Now it’s times to prove that to yourself – and potential buyers.
Like each step in this process, you don’t have to rip the band-aid off all at once.
Start with not checking your emails after 5pm. Then stepping away – completely – for a long weekend. Then a week.
Ultimately, your end goal here is to get your staff used to the fact you’re no longer running things.
Which is going to be quite a transition for them if they’re used to you being at the heart of every decision.
So, set expectations up front: that they shouldn’t come to you with day-to-day issues anymore, pointing them in the direction of who’s going to handle those issues from now on instead.
Follow this up by being far less present in the office.

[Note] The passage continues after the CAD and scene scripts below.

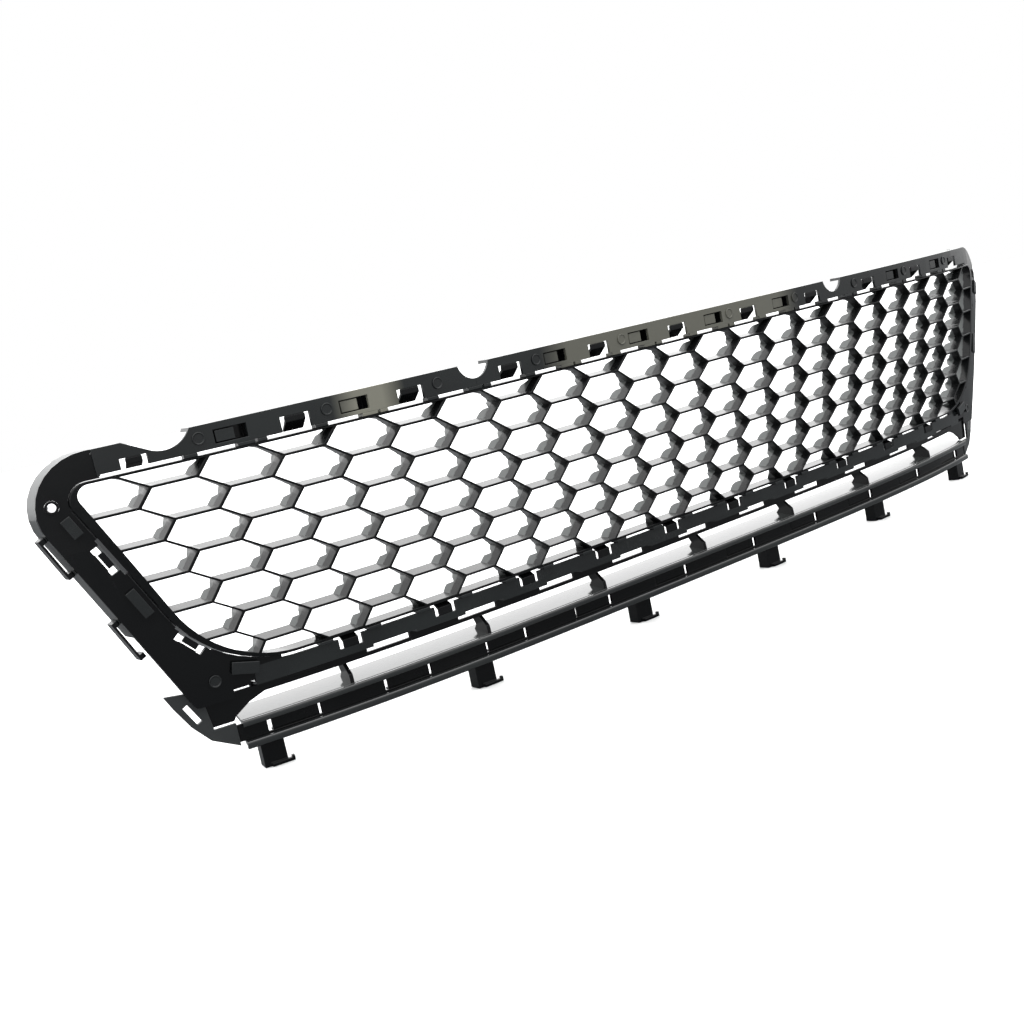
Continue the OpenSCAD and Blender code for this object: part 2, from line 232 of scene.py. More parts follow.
def settled_dust() -> bpy.types.NodeTree:
    """Dust that lies on faces that look up, broken by noise.

    Returns:
        The node group.
    """
    g = ShaderGroup("settled_dust", {"Amount": 0.2}, {"Mask": "NodeSocketFloat"})
    geometry = g.node("ShaderNodeNewGeometry")
    split = g.node("ShaderNodeSeparateXYZ")
    g.link(geometry.outputs["Normal"], split.inputs[0])
    up = g.ramp(split.outputs["Z"], 0.35, 0.95)
    grain = g.ramp(g.noise(800.0, 5.0, 0.7).outputs["Fac"], 0.45, 0.72)
    mask = g.maths("MULTIPLY", g.maths("MULTIPLY", up, grain), g.source.outputs["Amount"], clamp=True)
    g.link(mask, g.sink.inputs["Mask"])
    return g.tree


def olive_highlight_patches() -> bpy.types.NodeTree:
    """Painted olive highlight along stretches of the top rail, by place along the part.

    Returns:
        The node group.
    """
    g = ShaderGroup("olive_highlight_patches",
                    {"Near Start": -0.355, "Near End": -0.292, "Far Start": -0.16, "Far End": 0.17},
                    {"Mask": "NodeSocketFloat"})
    place = g.node("ShaderNodeTexCoord")
    split = g.node("ShaderNodeSeparateXYZ")
    g.link(place.outputs["Object"], split.inputs[0])
    masks = []
    for start, end, soft in (("Near Start", "Near End", 0.02), ("Far Start", "Far End", 0.03)):
        past = g.maths("SUBTRACT", split.outputs["X"], g.source.outputs[start])
        left = g.maths("SUBTRACT", g.source.outputs[end], split.outputs["X"])
        rise = g.maths("DIVIDE", past, soft, clamp=True)
        fall = g.maths("DIVIDE", left, soft, clamp=True)
        masks.append(g.maths("MULTIPLY", rise, fall))
    both = g.maths("MAXIMUM", masks[0], g.maths("MULTIPLY", masks[1], 0.55))
    front = g.ramp(split.outputs["Z"], 0.232, 0.236)
    g.link(g.maths("MULTIPLY", both, front), g.sink.inputs["Mask"])
    return g.tree


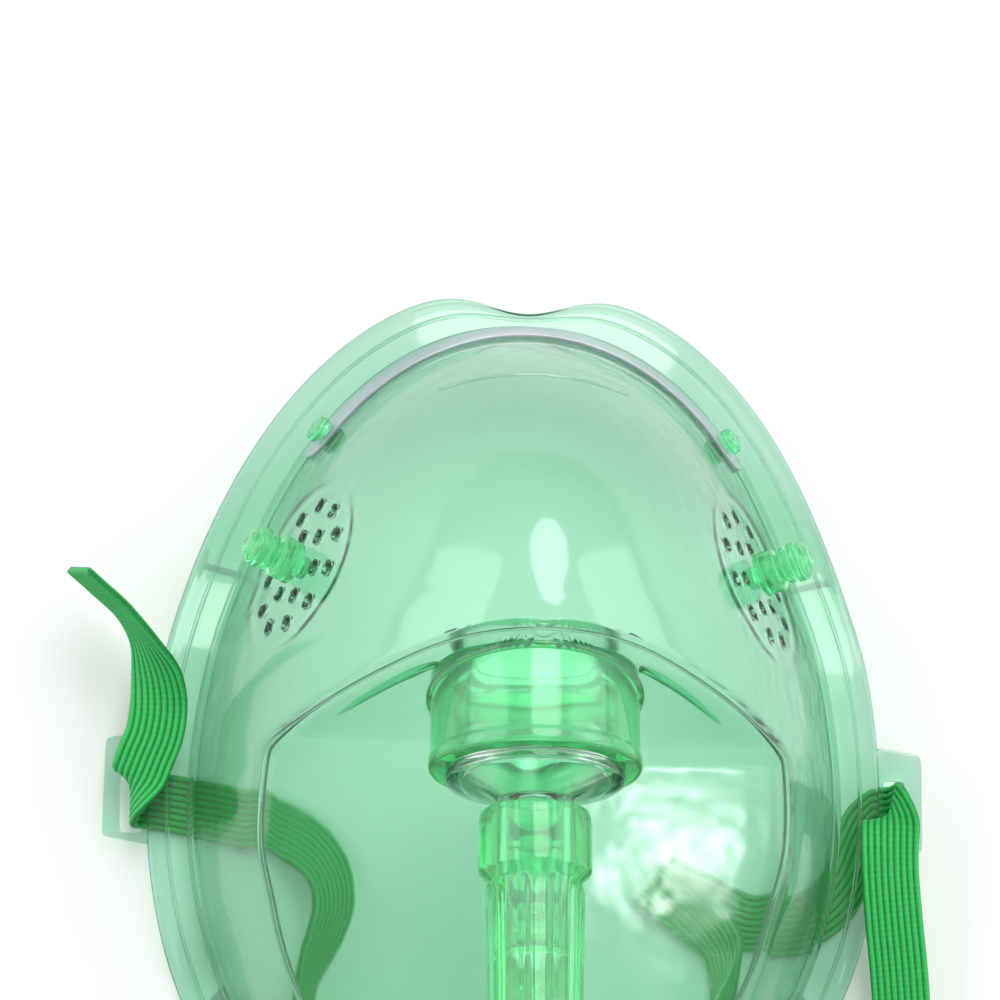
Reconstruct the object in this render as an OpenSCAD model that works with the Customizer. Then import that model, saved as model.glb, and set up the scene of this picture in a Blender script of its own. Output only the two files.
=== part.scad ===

This will hammer the point home to your team that you’re no longer the person to go to with quandaries and queries.
And it will also make it clear to investors that your business isn’t owner-dependant.
Reaping the rewards
There’s no sugarcoating it – going from pulling all the strings in your business to stepping back completely is tough.
I certainly struggled through it myself. But in the end, it was one of the nine changes that increased the value of my business the most
Getting the right processes in place is a challenge that involves plenty of trial and error.
But more than that, it’s a huge roadblock for most entrepreneurs to let go of the business they’ve built.
Along the way, keep your eyes on the prize: a huge payout when you come to sell.
And don’t forget – by going through this process, you’ll become the owner of a business that runs without your hands on the wheel.
Which puts you in a great position going forward should you choose to sell or not.
Removing yourself from the day-to-day operations of your business is a key part of any successful exit strategy.
Luckily, it’s a simple – though not always easy – process to transform your business from owner-reliant to running without you.
There’s never been a better time to turn your business into a valuable asset, and the steps I’ve outlined in this guide will help you do exactly that.